D’autant que la rédaction de la loi est suffisamment souple pour laisser place à une large interprétation. « Le projet de loi mentionne expressément que la cyber-sécurité peut inclure la protection contre le vol ou le détournement d’informations confidentielles ou gouvernementales y compris la propriété intellectuelle« . Et bien que SOPA et PIPA aient été neutralisés pour le moment, CISPA pourrait très bien prendre la relève.

La formulation actuelle « donnerait aux entreprises et au gouvernement de nouvelles prérogatives pour surveiller et censurer les communications au nom de la protection de la propriété intellectuelle » écrit l’Electronic Frontier Foundation. Le texte « pourrait également être une arme puissante contre les sites web lanceurs d’alerte comme Wikileaks« .

Dans un communiqué (.pdf) publié fin mars, la commission permanente de la Chambre des représentants dédiée au contrôle de la communauté du renseignement a indiqué avoir reçu le soutien de plus de cent parlementaires, aussi bien Républicains que Démocrates. Elle a également regroupé dans une liste quelques-unes des entreprises s’étant prononcées en faveur du texte.

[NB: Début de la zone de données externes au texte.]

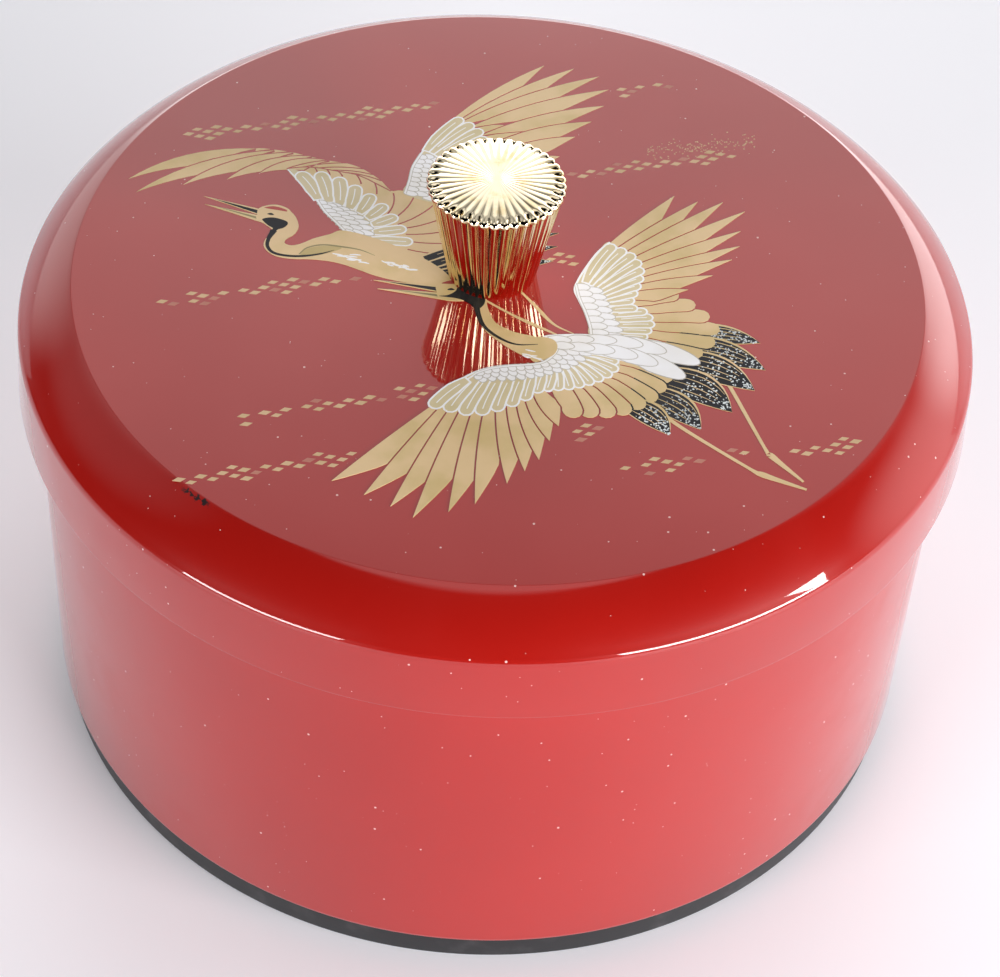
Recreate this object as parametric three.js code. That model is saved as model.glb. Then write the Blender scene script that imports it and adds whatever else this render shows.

Du côté des grandes sociétés du secteur numérique, on retrouve les FAI AT&T et Verizon mais aussi le Business Software Alliance (association regroupant les principaux fabricants de logiciels propriétaires), Facebook, Microsoft, Intel, IBM, le CTIA (organisations syndicale professionnelle dans la téléphonie mobile), Oracle ou encore Symantec. Certaines de ces firmes étaient pourtant opposées à PIPA et SOPA.

Au moment des discussions parlementaires sur les projets de loi PIPA et SOPA, la mobilisation des internautes américains avait été déterminante. Sauront-ils à nouveau réagir contre CISPA ? Sur Avaaz, une pétition a été lancée jeudi. Plus de 420 000 personnes l’ont déjà signée.